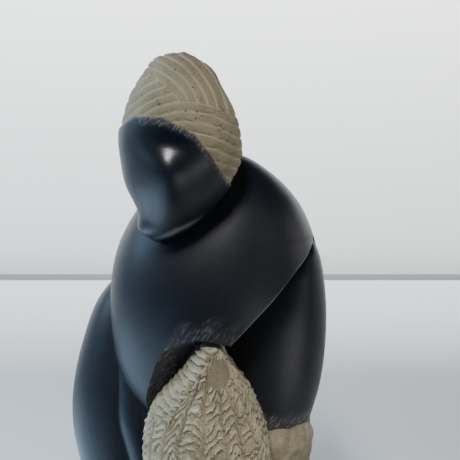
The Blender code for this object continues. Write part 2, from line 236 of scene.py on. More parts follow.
# The far arm, the hip and the shin are the polished masses behind the folded arm. They grow out of the same
# block and meet each other in soft valleys.
FAR_ARM = (
    (190.0, 60.0, 60.0, 10.0, 10.0),
    (181.0, 50.0, 65.4, -5.0, 24.0),
    (165.0, 30.0, 68.9, -11.0, 30.0),
    (148.0, 14.0, 70.3, -15.0, 32.0),
    (128.0, 6.0, 69.9, -17.0, 34.0),
    (108.0, 6.0, 67.4, -17.0, 34.0),
    (88.0, 8.0, 62.0, -15.0, 32.0),
    (60.0, 10.0, 54.0, -12.0, 30.0),
)
HIP = (
    (172.0, -26.0, -26.0, 24.0, 24.0),
    (165.0, -42.0, -12.0, 10.0, 38.0),
    (152.0, -54.0, -8.0, 1.0, 44.0),
    (134.0, -61.5, -8.0, -5.0, 48.0),
    (108.0, -68.0, -8.0, -11.0, 50.0),
    (86.0, -69.3, -8.0, -14.0, 50.0),
    (64.0, -66.0, -8.0, -15.0, 50.0),
    (42.0, -59.5, -8.0, -13.0, 48.0),
    (20.0, -53.0, -8.0, -10.0, 44.0),
    (-4.8, -50.0, -8.0, -8.0, 42.0),
)
SHIN = (
    (137.0, -37.0, -37.0, 4.0, 4.0),
    (131.0, -42.0, -30.0, -6.0, 14.0),
    (112.0, -43.0, -18.0, -15.0, 18.0),
    (93.0, -42.5, -15.0, -20.0, 18.0),
    (72.0, -36.5, -13.0, -23.0, 14.0),
    (35.0, -34.5, -12.0, -29.0, 10.0),
    (-6.4, -37.0, -12.0, -33.0, 8.0),
)
far_arm = loft("far_arm", FAR_ARM, 96, 64)
hip = loft("hip", HIP, 96, 80)
shin = loft("shin", SHIN, 64, 60)

# The head is an egg on a leaning axis, polished at the face, with a soft keel down its front. The hair is cut
# a little below the face and left raw, in locks parted by grooves that the graver bruised pale.
CHIN = np.array((-19.0, -29.0, 193.0))
CROWN = np.array((-2.8, -23.0, 283.8))
EGG = (
    (0.000, 1.5, 1.5, 0.0, 0.0),
    (0.030, -5.0, 8.0, -8.0, 8.0),
    (0.110, -8.5, 17.5, -16.0, 18.0),
    (0.250, -16.0, 27.5, -25.0, 27.0),
    (0.380, -21.0, 33.5, -30.0, 32.0),
    (0.500, -24.0, 36.5, -32.5, 34.0),
    (0.630, -24.0, 34.0, -32.5, 33.0),
    (0.750, -21.9, 28.8, -30.0, 29.0),
    (0.880, -16.8, 19.4, -23.0, 22.0),
    (0.970, -8.0, 8.8, -12.0, 12.0),
    (1.000, 0.0, 0.0, 0.0, 0.0),
)
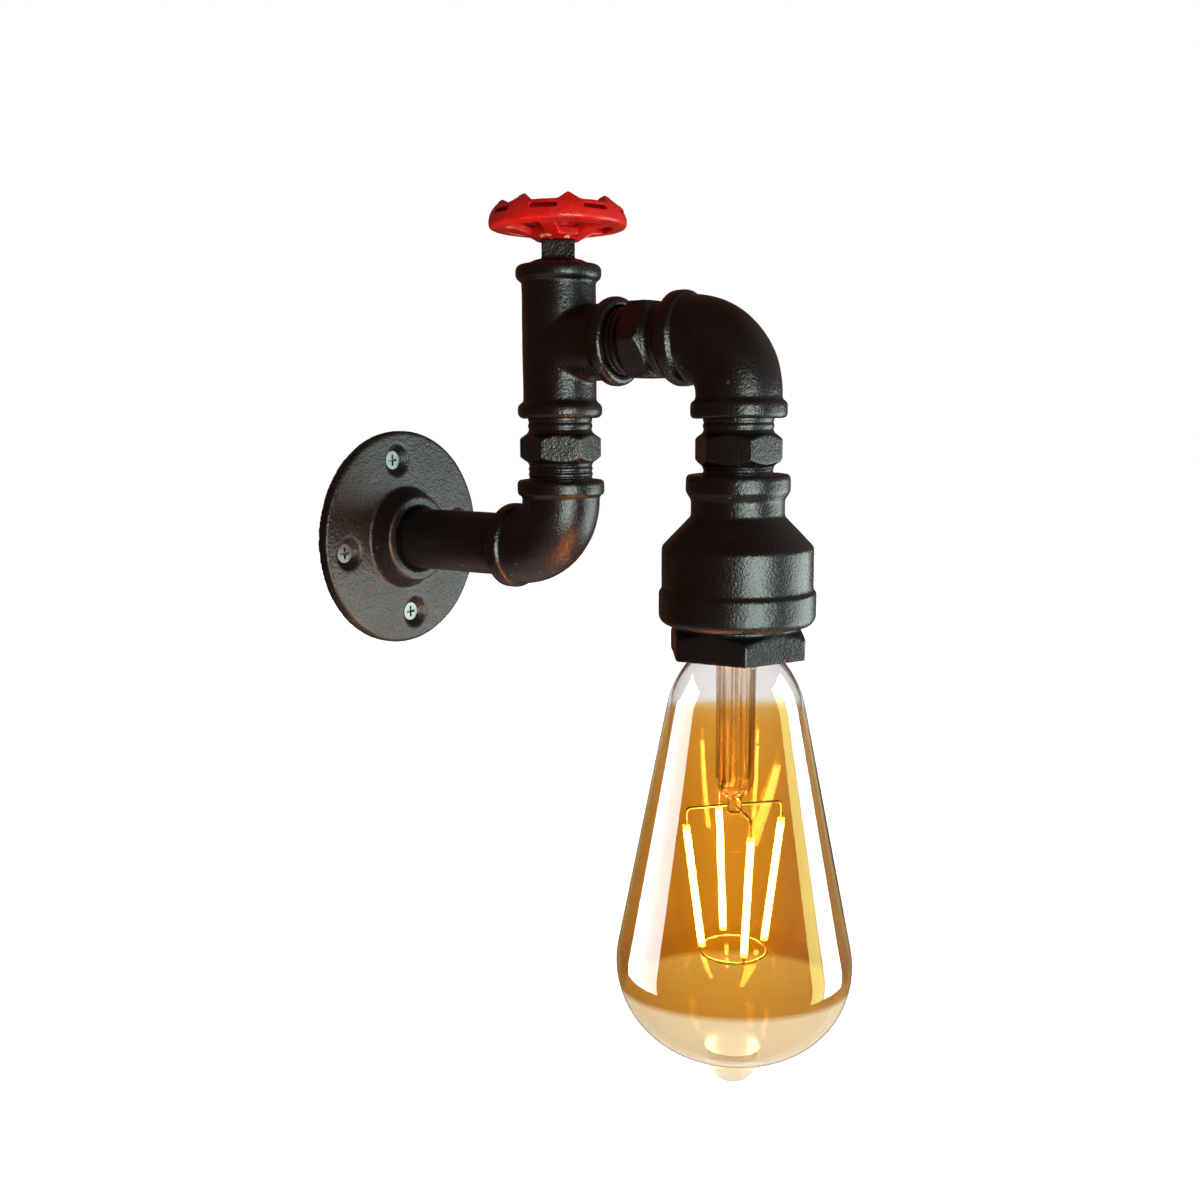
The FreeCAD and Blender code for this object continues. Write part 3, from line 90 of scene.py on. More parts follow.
# %% [markdown]
# Several finishes share an effect: the pebbled skin of sand-cast iron, the slow drift of colour
# in any coat of paint, and lighter outer edges, partly rubbed bare and partly a painted highlight.
# Each effect could be built again in every material, but a shader node group holds it once, with
# named inputs, and each material sets its own values.
# %% Helper for node groups
def start_group(name, inputs, outputs):
    """A node group with number inputs and the outputs named; returns its tree and its two ends."""
    tree = bpy.data.node_groups.new(name, "ShaderNodeTree")
    for label, value in inputs.items():
        socket = tree.interface.new_socket(label, in_out="INPUT", socket_type="NodeSocketFloat")
        socket.default_value = value
    for label, kind in outputs.items():
        tree.interface.new_socket(label, in_out="OUTPUT", socket_type=kind)
    return tree, tree.nodes.new("NodeGroupInput"), tree.nodes.new("NodeGroupOutput")


def feed(tree, value, socket):
    """Set a socket to a number, or link another node's output to it."""
    if isinstance(value, bpy.types.NodeSocket):
        tree.links.new(value, socket)
    else:
        socket.default_value = value


def add_math(tree, operation, *values):
    """A Math node; each value is a number or another node's output."""
    node = tree.nodes.new("ShaderNodeMath")
    node.operation = operation
    for socket, value in zip(node.inputs, values):
        feed(tree, value, socket)
    return node.outputs[0]


def add_noise(tree, coordinates, scale, detail=2.0, roughness=0.5):
    """A Noise Texture; its scale is about the number of patches per metre."""
    node = tree.nodes.new("ShaderNodeTexNoise")
    tree.links.new(coordinates, node.inputs["Vector"])
    feed(tree, scale, node.inputs["Scale"])
    node.inputs["Detail"].default_value = detail
    node.inputs["Roughness"].default_value = roughness
    return node.outputs["Fac"]


def add_range(tree, value, low, high, start=0.0, end=1.0):
    """Turn a value between low and high into one between start and end, and hold it there."""
    node = tree.nodes.new("ShaderNodeMapRange")
    tree.links.new(value, node.inputs["Value"])
    for label, number in (("From Min", low), ("From Max", high), ("To Min", start), ("To Max", end)):
        feed(tree, number, node.inputs[label])
    return node.outputs["Result"]


def object_place(tree):
    """Where a point of the surface lies, in metres in its own object's frame."""
    return tree.nodes.new("ShaderNodeTexCoord").outputs["Object"]


def height_of(tree, place):
    """The upright part of a place."""
    split = tree.nodes.new("ShaderNodeSeparateXYZ")
    tree.links.new(place, split.inputs["Vector"])
    return split.outputs["Z"]


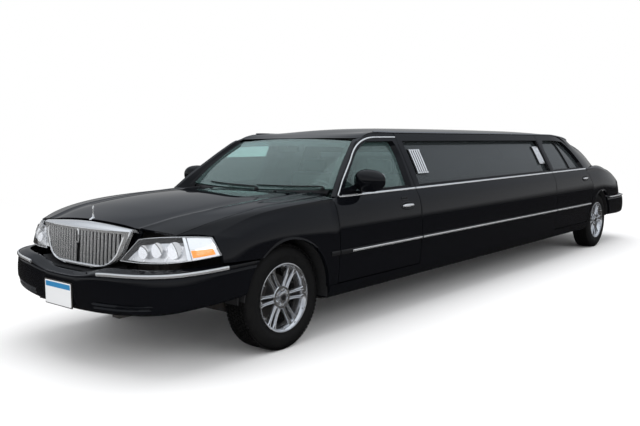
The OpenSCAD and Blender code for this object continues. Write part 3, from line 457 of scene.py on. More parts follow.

☆ ☆ ☆ ☆

[The problem] Write all of the records out again exactly.

[The answer]
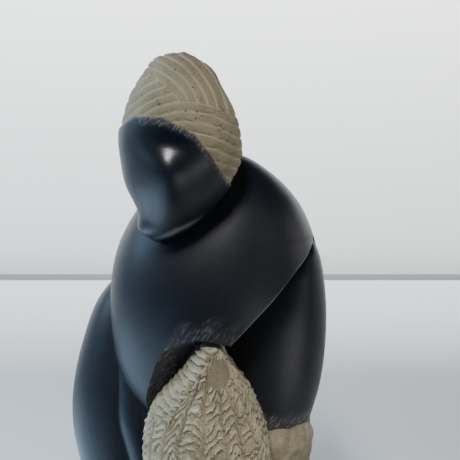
The Blender code for this object continues. Write part 2, from line 236 of scene.py on. More parts follow.
# The far arm, the hip and the shin are the polished masses behind the folded arm. They grow out of the same
# block and meet each other in soft valleys.
FAR_ARM = (
    (190.0, 60.0, 60.0, 10.0, 10.0),
    (181.0, 50.0, 65.4, -5.0, 24.0),
    (165.0, 30.0, 68.9, -11.0, 30.0),
    (148.0, 14.0, 70.3, -15.0, 32.0),
    (128.0, 6.0, 69.9, -17.0, 34.0),
    (108.0, 6.0, 67.4, -17.0, 34.0),
    (88.0, 8.0, 62.0, -15.0, 32.0),
    (60.0, 10.0, 54.0, -12.0, 30.0),
)
HIP = (
    (172.0, -26.0, -26.0, 24.0, 24.0),
    (165.0, -42.0, -12.0, 10.0, 38.0),
    (152.0, -54.0, -8.0, 1.0, 44.0),
    (134.0, -61.5, -8.0, -5.0, 48.0),
    (108.0, -68.0, -8.0, -11.0, 50.0),
    (86.0, -69.3, -8.0, -14.0, 50.0),
    (64.0, -66.0, -8.0, -15.0, 50.0),
    (42.0, -59.5, -8.0, -13.0, 48.0),
    (20.0, -53.0, -8.0, -10.0, 44.0),
    (-4.8, -50.0, -8.0, -8.0, 42.0),
)
SHIN = (
    (137.0, -37.0, -37.0, 4.0, 4.0),
    (131.0, -42.0, -30.0, -6.0, 14.0),
    (112.0, -43.0, -18.0, -15.0, 18.0),
    (93.0, -42.5, -15.0, -20.0, 18.0),
    (72.0, -36.5, -13.0, -23.0, 14.0),
    (35.0, -34.5, -12.0, -29.0, 10.0),
    (-6.4, -37.0, -12.0, -33.0, 8.0),
)
far_arm = loft("far_arm", FAR_ARM, 96, 64)
hip = loft("hip", HIP, 96, 80)
shin = loft("shin", SHIN, 64, 60)

# The head is an egg on a leaning axis, polished at the face, with a soft keel down its front. The hair is cut
# a little below the face and left raw, in locks parted by grooves that the graver bruised pale.
CHIN = np.array((-19.0, -29.0, 193.0))
CROWN = np.array((-2.8, -23.0, 283.8))
EGG = (
    (0.000, 1.5, 1.5, 0.0, 0.0),
    (0.030, -5.0, 8.0, -8.0, 8.0),
    (0.110, -8.5, 17.5, -16.0, 18.0),
    (0.250, -16.0, 27.5, -25.0, 27.0),
    (0.380, -21.0, 33.5, -30.0, 32.0),
    (0.500, -24.0, 36.5, -32.5, 34.0),
    (0.630, -24.0, 34.0, -32.5, 33.0),
    (0.750, -21.9, 28.8, -30.0, 29.0),
    (0.880, -16.8, 19.4, -23.0, 22.0),
    (0.970, -8.0, 8.8, -12.0, 12.0),
    (1.000, 0.0, 0.0, 0.0, 0.0),
)
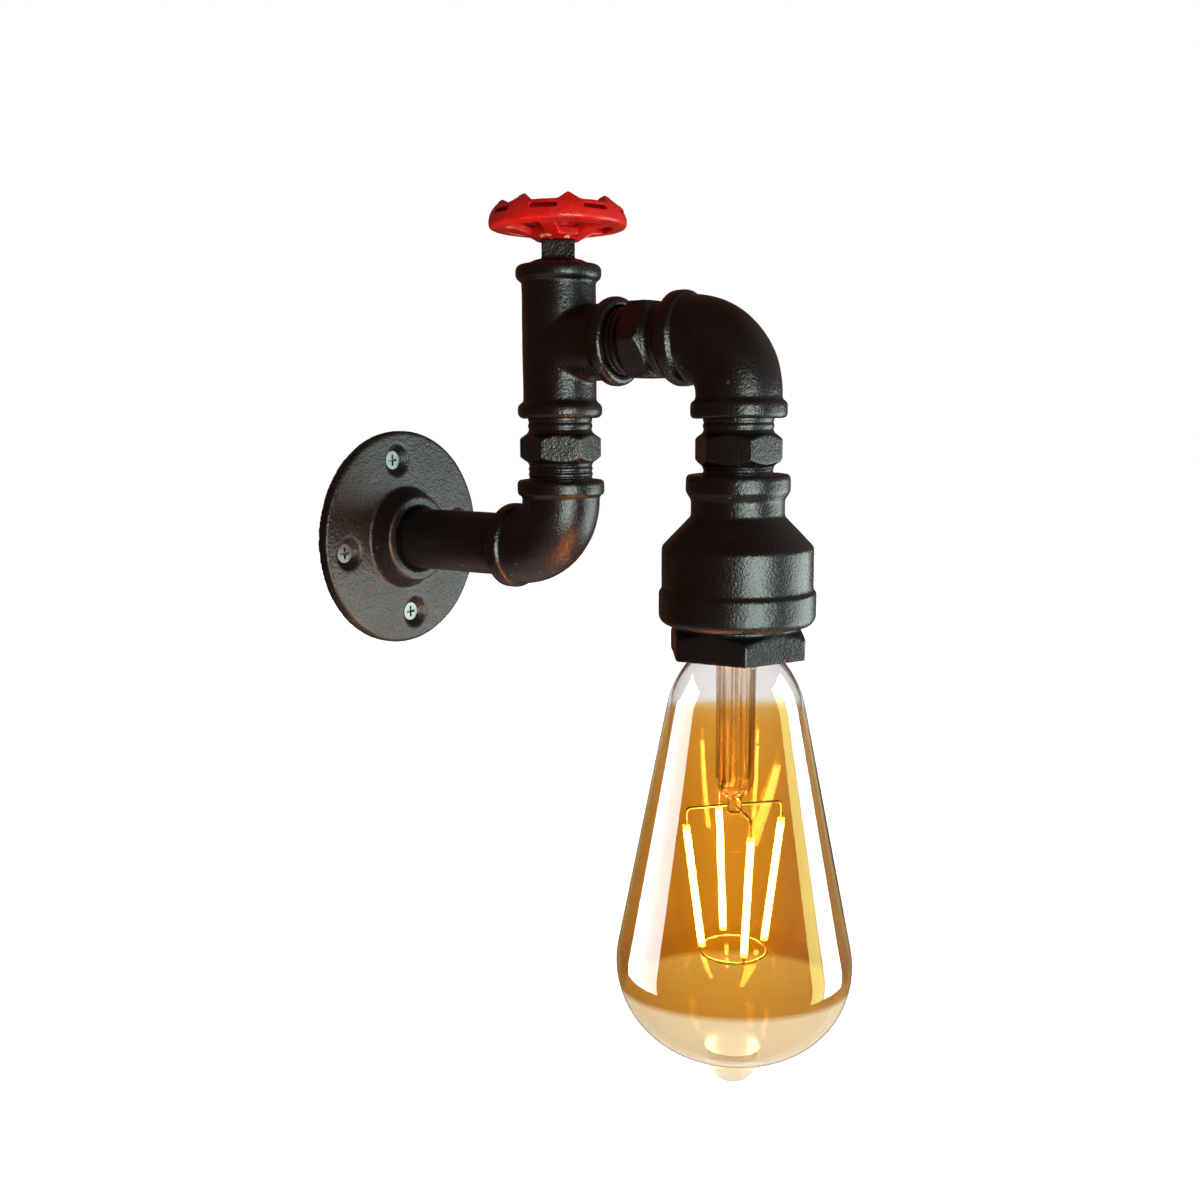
The FreeCAD and Blender code for this object continues. Write part 3, from line 90 of scene.py on. More parts follow.
# %% [markdown]
# Several finishes share an effect: the pebbled skin of sand-cast iron, the slow drift of colour
# in any coat of paint, and lighter outer edges, partly rubbed bare and partly a painted highlight.
# Each effect could be built again in every material, but a shader node group holds it once, with
# named inputs, and each material sets its own values.
# %% Helper for node groups
def start_group(name, inputs, outputs):
    """A node group with number inputs and the outputs named; returns its tree and its two ends."""
    tree = bpy.data.node_groups.new(name, "ShaderNodeTree")
    for label, value in inputs.items():
        socket = tree.interface.new_socket(label, in_out="INPUT", socket_type="NodeSocketFloat")
        socket.default_value = value
    for label, kind in outputs.items():
        tree.interface.new_socket(label, in_out="OUTPUT", socket_type=kind)
    return tree, tree.nodes.new("NodeGroupInput"), tree.nodes.new("NodeGroupOutput")


def feed(tree, value, socket):
    """Set a socket to a number, or link another node's output to it."""
    if isinstance(value, bpy.types.NodeSocket):
        tree.links.new(value, socket)
    else:
        socket.default_value = value


def add_math(tree, operation, *values):
    """A Math node; each value is a number or another node's output."""
    node = tree.nodes.new("ShaderNodeMath")
    node.operation = operation
    for socket, value in zip(node.inputs, values):
        feed(tree, value, socket)
    return node.outputs[0]


def add_noise(tree, coordinates, scale, detail=2.0, roughness=0.5):
    """A Noise Texture; its scale is about the number of patches per metre."""
    node = tree.nodes.new("ShaderNodeTexNoise")
    tree.links.new(coordinates, node.inputs["Vector"])
    feed(tree, scale, node.inputs["Scale"])
    node.inputs["Detail"].default_value = detail
    node.inputs["Roughness"].default_value = roughness
    return node.outputs["Fac"]


def add_range(tree, value, low, high, start=0.0, end=1.0):
    """Turn a value between low and high into one between start and end, and hold it there."""
    node = tree.nodes.new("ShaderNodeMapRange")
    tree.links.new(value, node.inputs["Value"])
    for label, number in (("From Min", low), ("From Max", high), ("To Min", start), ("To Max", end)):
        feed(tree, number, node.inputs[label])
    return node.outputs["Result"]


def object_place(tree):
    """Where a point of the surface lies, in metres in its own object's frame."""
    return tree.nodes.new("ShaderNodeTexCoord").outputs["Object"]


def height_of(tree, place):
    """The upright part of a place."""
    split = tree.nodes.new("ShaderNodeSeparateXYZ")
    tree.links.new(place, split.inputs["Vector"])
    return split.outputs["Z"]


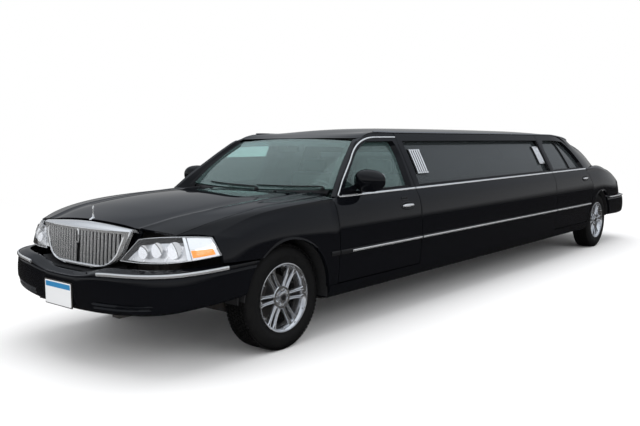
The OpenSCAD and Blender code for this object continues. Write part 3, from line 457 of scene.py on. More parts follow.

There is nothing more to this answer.